« Il n'y a pas de plus grand poète.
Il y a la poésie. »

Paul Fort (Canzone du vrai de vrai / Portraits sur le sable)

DE LA CHERCHERIE…

 

 

 

                           La réalité n'est pas, la réalité demande
                       à être cherchée et conquise.
 
                                                                    Paul Celan


Que cherche-t-il ?

     Au Moyen-âge, le poète était dit troubadour ou trouvère, c'est à dire trouveur. Les romantiques faisaient encore de lui un élu, un inspiré recevant de la nature et de la rêverie cette espèce de parole heureusement « trouvée » que jadis lui dispensaient les muses.

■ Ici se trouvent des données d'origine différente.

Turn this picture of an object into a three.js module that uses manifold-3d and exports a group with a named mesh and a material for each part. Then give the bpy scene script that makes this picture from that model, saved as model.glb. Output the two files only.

Déconcerter par la surprise comme le souhaitait Baudelaire, être un inventeur d'inconnu comme le voulait Rimbaud, « laisser la place à la trouvaille » comme le réclamait Apollinaire, ce sont là quelques-uns des motifs qui placent la poésie au plus près du don gratuit, telle un phénomène d'entente et de réception singulier, dépourvu de cause précise. Cette grâce de la trouvaille, appliquée cette fois au monde extérieur, constitue d'ailleurs un des sujets préférés de l'écriture poétique : qu'il s'agisse de l'éveil de la nature, de l'apparition soudaine d'une figure aimée, ou de « l'objet trouvé » cher aux surréalistes, elle privilégie les imprévisibles points de rencontre, les instants où la trajectoire ordinaire de la vie est éblouie tout à coup par quelque émerveillement.
     Mais si le poète est trouveur, il est aussi chercheur. Curieusement, l'une des étymologies parfois proposées du mot « rime » le rapproche, non du rythme, mais du verbe latin « rimare » qui signifie rechercher, examiner avec soin.
     « Il va, il court, il cherche. Que cherche-t-il ? » écrivait Baudelaire à propos du « peintre de la vie moderne ». Que cherche donc la poésie, sinon, comme Henri Michaux, à « approcher le problème d'être » ? En posant des questions qui portent moins sur l'être que sur la circonstance : « Où sommes-nous ? », « Quand sommes-nous ? » Ainsi de Rilke demandant dans sa cinquième Élégie : « Où donc, où est le lieu ? », ou Verlaine faisant dialoguer l'âme et le cœur à propos de l'indéfini du sentiment dans la septième « Ariette oubliée » des Romances sans paroles :

 

                             Mon âme dit à mon cœur : Sais-je
                             Moi-même que nous veut ce piège

                             D'être présents bien qu'exilés,
                             encore que loin en allés ?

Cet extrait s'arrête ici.